# [Exercise description]
Find every line in the records below that contains the word "from", and copy each such line.

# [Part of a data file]
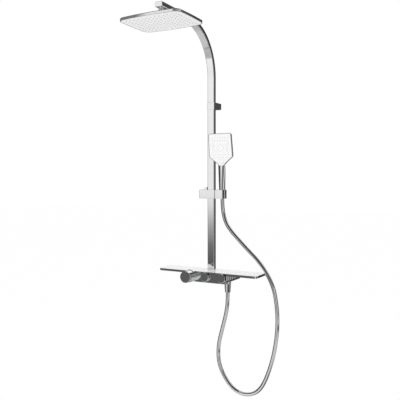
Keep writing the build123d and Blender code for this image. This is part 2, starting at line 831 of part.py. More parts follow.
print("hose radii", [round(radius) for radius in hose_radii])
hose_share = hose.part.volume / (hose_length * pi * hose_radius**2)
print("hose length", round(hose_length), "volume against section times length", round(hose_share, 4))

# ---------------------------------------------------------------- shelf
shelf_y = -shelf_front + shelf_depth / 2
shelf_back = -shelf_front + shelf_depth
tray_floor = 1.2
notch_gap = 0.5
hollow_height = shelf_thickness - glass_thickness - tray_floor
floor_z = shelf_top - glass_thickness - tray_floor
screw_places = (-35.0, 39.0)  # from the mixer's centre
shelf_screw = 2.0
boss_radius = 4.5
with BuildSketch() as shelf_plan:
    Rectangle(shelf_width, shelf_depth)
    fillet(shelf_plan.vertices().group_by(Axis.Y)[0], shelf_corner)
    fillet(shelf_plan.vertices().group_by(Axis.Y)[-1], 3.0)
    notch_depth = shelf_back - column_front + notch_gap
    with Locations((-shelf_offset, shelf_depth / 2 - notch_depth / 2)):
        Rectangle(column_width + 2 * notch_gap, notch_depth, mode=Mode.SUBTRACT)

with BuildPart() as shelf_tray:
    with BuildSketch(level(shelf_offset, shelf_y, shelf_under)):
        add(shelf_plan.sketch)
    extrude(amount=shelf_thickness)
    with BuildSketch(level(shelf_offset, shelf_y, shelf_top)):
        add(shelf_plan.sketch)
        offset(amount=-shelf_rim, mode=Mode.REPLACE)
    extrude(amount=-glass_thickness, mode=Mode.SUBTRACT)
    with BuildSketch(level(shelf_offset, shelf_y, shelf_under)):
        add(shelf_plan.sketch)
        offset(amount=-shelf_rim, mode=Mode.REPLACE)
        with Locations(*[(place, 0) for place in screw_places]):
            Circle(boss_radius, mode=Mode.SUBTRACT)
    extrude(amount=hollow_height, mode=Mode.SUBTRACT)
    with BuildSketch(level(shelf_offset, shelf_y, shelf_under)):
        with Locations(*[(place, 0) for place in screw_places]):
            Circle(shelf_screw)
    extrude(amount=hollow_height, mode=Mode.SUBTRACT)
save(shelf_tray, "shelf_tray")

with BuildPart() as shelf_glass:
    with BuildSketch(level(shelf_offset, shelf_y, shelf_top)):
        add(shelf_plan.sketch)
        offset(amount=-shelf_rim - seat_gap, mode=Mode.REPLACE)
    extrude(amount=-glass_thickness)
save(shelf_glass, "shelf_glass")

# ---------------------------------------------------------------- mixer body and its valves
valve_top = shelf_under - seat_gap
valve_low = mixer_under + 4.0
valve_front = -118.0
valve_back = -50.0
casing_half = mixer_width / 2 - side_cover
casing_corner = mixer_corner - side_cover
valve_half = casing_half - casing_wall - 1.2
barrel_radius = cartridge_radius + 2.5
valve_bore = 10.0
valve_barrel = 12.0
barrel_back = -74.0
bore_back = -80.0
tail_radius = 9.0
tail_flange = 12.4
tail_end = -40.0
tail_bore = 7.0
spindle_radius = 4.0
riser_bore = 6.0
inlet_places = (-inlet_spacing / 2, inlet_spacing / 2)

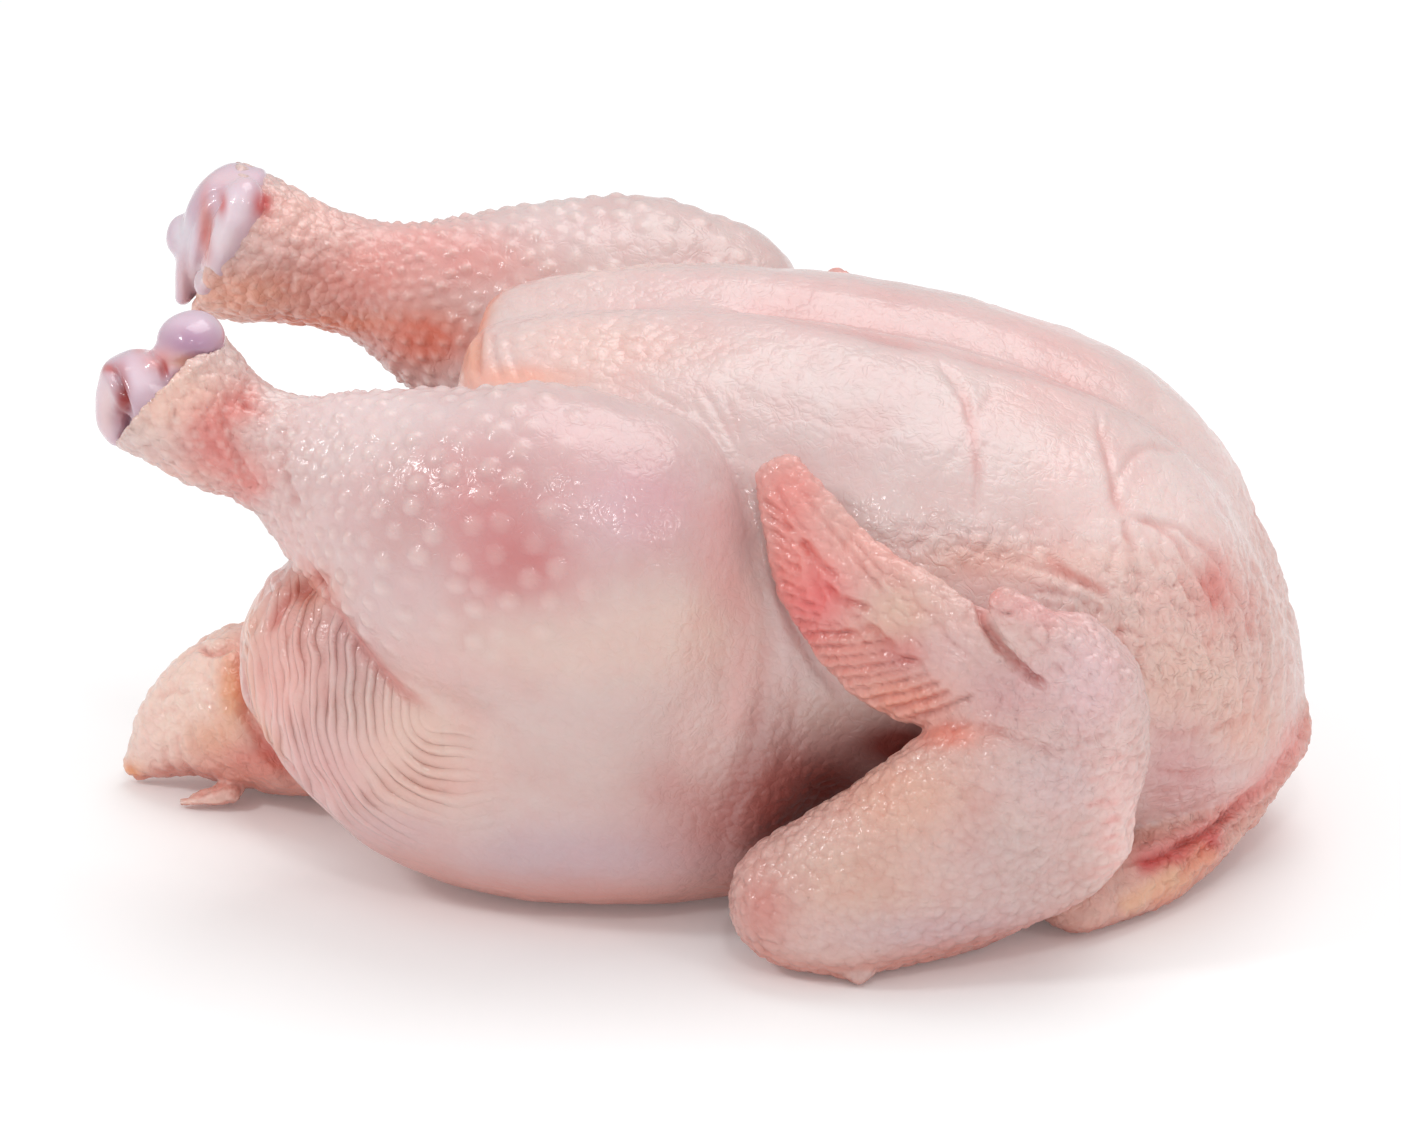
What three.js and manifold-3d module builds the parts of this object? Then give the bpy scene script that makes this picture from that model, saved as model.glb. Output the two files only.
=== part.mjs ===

# [Solution for this problem]
screw_places = (-35.0, 39.0)  # from the mixer's centre
What three.js and manifold-3d module builds the parts of this object? Then give the bpy scene script that makes this picture from that model, saved as model.glb. Output the two files only.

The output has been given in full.